Civilization, interdependence, and perhaps love and compassion are the antidotes to this state of nature. I believe that in most cases people don’t move, psychologically, away from civilization, interdependence, love, and compassion due to some condition or ailment. Rather, they stay in a metaphorical state of nature because they fail to acquire the ingredients of civilization, interdependence, love, and compassion. Have you read Lord of the Flies?
I also see our late, great Belgian Shepard as an example of this. I think we’ve described before how she was loving to us but sounded aggressive to some strangers. She was cowardly. She did have a traumatic puppyhood. But, her problem was not that her troubled youth caused her to lose the quiet canine confidence that makes for a well-behaved dog. Rather, her problem was a failure to acquire the courage necessary to behave properly. We never invested the time and energy it would have required to modify our dog’s behavior.
I hear betrayed spouses asking, “What’s wrong with my poor, traumatized adulterous mate? Why can’t he cope properly? What about his troubled youth caused him to behave this way? Why must he cope through adultery?” That’s the wrong question. They should be asking, “What’s right about me? What’s right about me, that allowed me to remain faithful regardless of any difficulties I may have experienced?”
The adulterous spouse does not need to be coddled and “cured.” Rather, he needs to learn some things he should have learned long ago. If I am physically weak, I cannot remove weakness from my body. But, I can add muscle mass, stamina, and agility. That reduces weakness. If I am academically weak, I cannot remove stupidity from my mind. But, I can add education and intellectual rigor to my life. Doing so reduces ignorance, and potentially alleviates stupidity.
So, what does the adulterous spouse need to acquire? He needs to acquire responsibility: acceptance that he must either change things he does not like, or stop indulging in self-pity. He needs to take responsibility for his own happiness, and stop blaming his spouse, his mother, other people, or God. He needs to take responsibility for his own happiness, and stop hoping that someone will join him in pitying him and grant him happiness as some cosmic act of mercy or justice. I speak from personal experience on this point.

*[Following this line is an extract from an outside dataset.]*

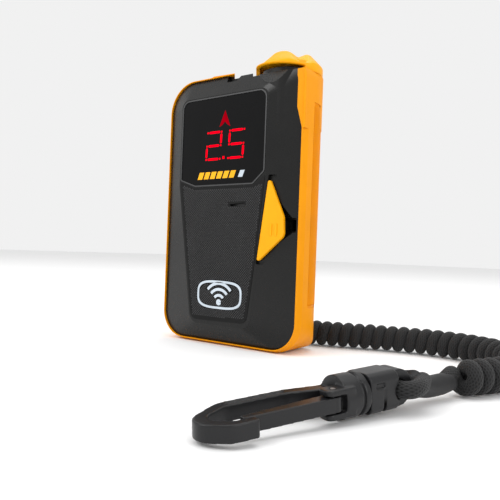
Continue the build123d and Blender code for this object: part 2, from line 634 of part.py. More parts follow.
with BuildPart() as battery_door:
    add(slab(rect_points(-DOOR_HALF, DOOR_BOTTOM, DOOR_HALF, 69.9), [2, 2, 0.5, 0.5], 12.05, BACK_Y))
    add(rod(0, 9.9, SCREW_Z, 3.5, 3.0, (0, 1, 0)))
    add(rod(-8.0, HINGE_Y, HINGE_Z, 1.05, 16.0, (1, 0, 0)))
    add(block(-8.0, HINGE_Y - 0.3, 69.5, 8.0, BACK_Y, HINGE_Z))
    add(rod(-10, HINGE_Y, HINGE_Z, PIN_R + FIT, 20.0, (1, 0, 0)), mode=Mode.SUBTRACT)
    add(rod(0, 5, SCREW_Z, 1.3, 12, (0, 1, 0)), mode=Mode.SUBTRACT)
    add(rod(0, 11.2, SCREW_Z, 3.1, 5, (0, 1, 0)), mode=Mode.SUBTRACT)
    # moulded grip ribs
    for k in range(5):
        with Locations((0, BACK_Y, 26 + 3.2 * k)):
            Box(20 - 2.4 * k, 0.5, 1.1)
save(battery_door, "battery_door")

with BuildPart() as door_seal:
    add(slab(rect_points(-18.4, 18.9, 18.4, 68.4), [1.5] * 4, 11.3, 11.9)
        - slab(rect_points(-17.6, 19.6, 17.6, 67.6), [1.0] * 4, 11, 12.5))
save(door_seal, "door_seal")

with BuildPart() as door_hinge_pin:
    add(rod(-12.4, HINGE_Y, HINGE_Z, PIN_R, 24.8, (1, 0, 0)))
save(door_hinge_pin, "door_hinge_pin")

with BuildPart() as door_screw:
    add(rod(0, 11.3, SCREW_Z, 3.0, 1.8, (0, 1, 0)))
    add(rod(0, 6.4, SCREW_Z, 1.2, 5.2, (0, 1, 0)))
    add(block(-4, 12.3, SCREW_Z - 0.5, 4, 14, SCREW_Z + 0.5), mode=Mode.SUBTRACT)
save(door_screw, "door_screw")

# ---- Leash: anchor, curly cord, straight tail ----------------------------
eye = Vector(*CLIP_ORIGIN)
axis = Vector(*CLIP_AXIS).normalized()
tail_end = eye - axis * 2.4
TAIL_ROUTE = [
    (98.0, -26.5, COIL_Z), (94.9, -32.4, 4.3), (92.8, -38.6, 3.6), (91.6, -44.2, 5.0),
    (tail_end.X, tail_end.Y, tail_end.Z),
]


def bend_radii(route):
    """Arc radius at each inner point: 0.45 of the shorter run over the tangent of half the turn."""
    spots = [Vector(*p) for p in route]
    radii = []
    for before, here, after in zip(spots, spots[1:], spots[2:]):
        run_in, run_out = here - before, after - here
        half_turn = math.radians(run_in.get_angle(run_out)) / 2
        radii.append(0.45 * min(run_in.length, run_out.length) / math.tan(half_turn))
    return radii


def cord_tube(route, diameter):
    """Round tube along straight runs joined by tangent arcs."""
    with BuildLine() as line:
        FilletPolyline(*route, radius=bend_radii(route))
    path = line.wire()
    with BuildSketch(Plane(origin=path @ 0, z_dir=path % 0)) as section:
        Circle(diameter / 2)
    with BuildPart() as tube:
        sweep(section.sketch, path=path)
    print("bend radii", [round(r, 1) for r in bend_radii(route)], "length", round(path.length, 1))
    ideal = math.pi * diameter**2 / 4 * path.length
    print("volume against section times length", round(tube.part.volume / ideal, 4))
    return tube.part


with BuildPart() as leash_coil:
    add(cord_tube(COIL_ROUTE, COIL_OD))
save(leash_coil, "leash_coil")

with BuildPart() as leash_lead:
    add(rod(LEAD_X, LEAD_Y, COIL_Z, CORD / 2, ANCHOR_Z + 1.2 - COIL_Z, (0, 0, 1)))
    add(leash_coil.part, mode=Mode.SUBTRACT)
save(leash_lead, "leash_lead")

# ---- Swivel clip, in its own frame: x from the eye to the nose, y across --
up_ref = Vector(0, 0, 1) - axis * axis.Z
clip_plane = Plane(origin=CLIP_ORIGIN, x_dir=axis, z_dir=up_ref)
POST_R = 1.7
COLLAR_R = 5.3
COLLAR_FROM = 13.4
NOSE = 60.0
HOOK_HALF = 1.9  # half thickness of the hook
GATE_PIN = (23.4, 3.1)
GATE_PIN_R = 0.6


def along(x0, x1, radius):
    """Round bar along the clip's axis, in the clip's frame."""
    with BuildPart(Plane(origin=(x0, 0, 0), z_dir=(1, 0, 0))) as made:
        Cylinder(radius, x1 - x0, align=(Align.CENTER, Align.CENTER, Align.MIN))
    return made.part


def plate(points, radii, low, high):
    """Flat plate with one outline, in the clip's frame."""
    with BuildPart() as made:
        extrude(outline(Plane.XY.offset(low), points, radii), amount=high - low)
    return made.part


with BuildPart() as clip_swivel:
    add(block(4.0, -4.6, -4.9, 13.1, 4.6, 4.9))
    fillet(clip_swivel.edges().filter_by(Axis.X), 2.2)
    add(rod(2.4, -2.9, 0, 4.6, 5.8, (0, 1, 0)))
    add(rod(2.6, -6, -0.3, 2.5, 12, (0, 1, 0)), mode=Mode.SUBTRACT)
    add(along(8.2, 9.0, 6) - along(8.0, 9.2, 4.5) & block(7, -6, -6, 10, 6, 1.2), mode=Mode.SUBTRACT)
    add(block(8.6, 4.1, 1.4, 11.4, 6, 2.6), mode=Mode.SUBTRACT)
    add(along(13.1, 17.4, POST_R))
    add(along(17.0, 18.2, 2.5))


def place_clip(built, name):
    """Write a clip piece after moving it from the clip's frame to the leash's end."""
    placed = clip_plane.location * built.part
    placed.label = name
    export_step(placed, f"parts/{name}.step")


place_clip(clip_swivel, "clip_swivel")

with BuildPart() as clip_hook:
    add(along(COLLAR_FROM, COLLAR_FROM + 1.7, COLLAR_R))
    add(along(COLLAR_FROM, COLLAR_FROM + 3.0, 4.6))
    add(along(COLLAR_FROM + 2.5, 20.6, COLLAR_R))
    # spine, nose and the short return that the gate closes on
    add(plate([(17, -4.6), (30, -7.4), (48, -7.4), (NOSE, 0.6), (52, 7.4), (45.4, 7.4), (45.4, 4.9),
               (50, 4.9), (55.6, 0.4), (47, -4.4), (30, -4.4), (24, -2.2), (21, -1.4), (17, -1.4)],
              [0.4, 9, 9, 4.5, 6, 0.5, 0.5, 2.2, 2.6, 5, 5, 2, 0.5, 0.4], -HOOK_HALF, HOOK_HALF))
    # ears for the gate pin
    add(plate([(18, 0.8), (26.2, 0.8), (26.2, 5.1), (18, 5.1)], [0.3, 1.5, 1.5, 0.3], -3.4, 3.4))
    add(block(20.8, 0.2, -HOOK_HALF - 0.1, 28, 6, HOOK_HALF + 0.1), mode=Mode.SUBTRACT)
    add(along(COLLAR_FROM - 1, 16.8, POST_R + FIT), mode=Mode.SUBTRACT)
    add(along(16.7, 18.5, 2.8), mode=Mode.SUBTRACT)
    add(rod(GATE_PIN[0], GATE_PIN[1], -3.4, GATE_PIN_R, 6.8, (0, 0, 1)), mode=Mode.SUBTRACT)
    # lightening groove along the spine
    groove = plate([(31, -6.5), (46, -6.5), (46, -5.3), (31, -5.3)], [0.5] * 4, HOOK_HALF - 0.5, 5)
    add(groove, mode=Mode.SUBTRACT)
place_clip(clip_hook, "clip_hook")

with BuildPart() as clip_gate:
    add(plate([(GATE_PIN[0], 1.2), (47.6, 2.6), (47.6, 4.5), (GATE_PIN[0], 5.0)], [0.9, 0.6, 0.6, 0.9],
              -HOOK_HALF + 0.15, HOOK_HALF - 0.15))
    add(rod(GATE_PIN[0], GATE_PIN[1], -HOOK_HALF + 0.15, 1.95, 2 * HOOK_HALF - 0.3, (0, 0, 1)))
    add(rod(GATE_PIN[0], GATE_PIN[1], -4, GATE_PIN_R + FIT, 8, (0, 0, 1)), mode=Mode.SUBTRACT)
    add(rod(GATE_PIN[0], GATE_PIN[1], -0.7, 1.45, 1.4, (0, 0, 1)), mode=Mode.SUBTRACT)
place_clip(clip_gate, "clip_gate")

with BuildPart() as gate_pin:
    add(rod(GATE_PIN[0], GATE_PIN[1], -3.4, GATE_PIN_R, 6.8, (0, 0, 1)))
place_clip(gate_pin, "gate_pin")

with BuildPart() as gate_spring:
    add(rod(GATE_PIN[0], GATE_PIN[1], -0.5, 1.15, 1.0, (0, 0, 1)))
    add(rod(GATE_PIN[0], GATE_PIN[1], -4, GATE_PIN_R, 8, (0, 0, 1)), mode=Mode.SUBTRACT)
place_clip(gate_spring, "gate_spring")

with BuildPart() as leash_tail:
    add(cord_tube(TAIL_ROUTE, CORD))
    add(leash_coil.part, mode=Mode.SUBTRACT)
    add(clip_plane.location * clip_swivel.part, mode=Mode.SUBTRACT)
save(leash_tail, "leash_tail")
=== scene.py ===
import json
import math

import bmesh
import bpy
from mathutils import Matrix, Vector


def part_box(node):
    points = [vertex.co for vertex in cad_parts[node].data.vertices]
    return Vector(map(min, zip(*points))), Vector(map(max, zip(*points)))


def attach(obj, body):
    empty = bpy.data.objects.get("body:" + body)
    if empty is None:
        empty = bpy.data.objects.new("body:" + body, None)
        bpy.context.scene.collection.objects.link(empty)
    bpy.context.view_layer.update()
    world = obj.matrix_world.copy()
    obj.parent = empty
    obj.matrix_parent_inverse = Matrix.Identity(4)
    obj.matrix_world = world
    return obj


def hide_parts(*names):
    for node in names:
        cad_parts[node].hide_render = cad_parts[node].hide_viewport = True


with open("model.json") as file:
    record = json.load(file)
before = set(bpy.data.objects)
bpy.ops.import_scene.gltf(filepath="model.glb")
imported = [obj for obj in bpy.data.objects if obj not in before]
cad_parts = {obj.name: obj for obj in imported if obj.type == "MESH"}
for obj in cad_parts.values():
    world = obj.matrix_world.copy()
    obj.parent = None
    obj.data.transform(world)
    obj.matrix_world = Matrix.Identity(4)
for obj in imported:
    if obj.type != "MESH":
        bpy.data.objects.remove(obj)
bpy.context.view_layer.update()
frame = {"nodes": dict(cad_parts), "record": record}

MM = 0.001
UP = Vector((0, 0, 1))
nodes = frame["nodes"]

# ---- Camera --------------------------------------------------------------
AZIMUTH = math.radians(35.858)
ELEVATION = math.radians(-0.262)
ROLL = math.radians(2.165)
CAMERA_AT = Vector((0.14003, -0.18703, 0.03854))
LENS = 39.69
SENSOR_WIDTH = 36
NEAREST = 0.01  # nothing closer to the camera is drawn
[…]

Second, the adulterous spouse needs to acquire an understanding of love. Love is not the hope that my mate will meet my needs. Rather, my love is my hope for the best for my mate, regardless of my needs. Love is not my expectation that my mate will be perfect for me. Rather, it is my complete acceptance of her, regardless of perfection or imperfection.
Those are the two most important things he ought to acquire. He would also do well to acquire compassion, empathy, listening skills, and sincere concern for something greater than himself.
I’m trying to nurture my positive, loving skills, and, in so doing, to exorcise my negative, self-centered instincts. I’m feeding the good wolf. You know that story, right? Two wolves fight for dominance within us, one good, one evil. The young boy asks his grandfather which will win. The older man answers, “The one you feed.” As you feed the good wolf, by the way, you are simultaneously starving the bad wolf.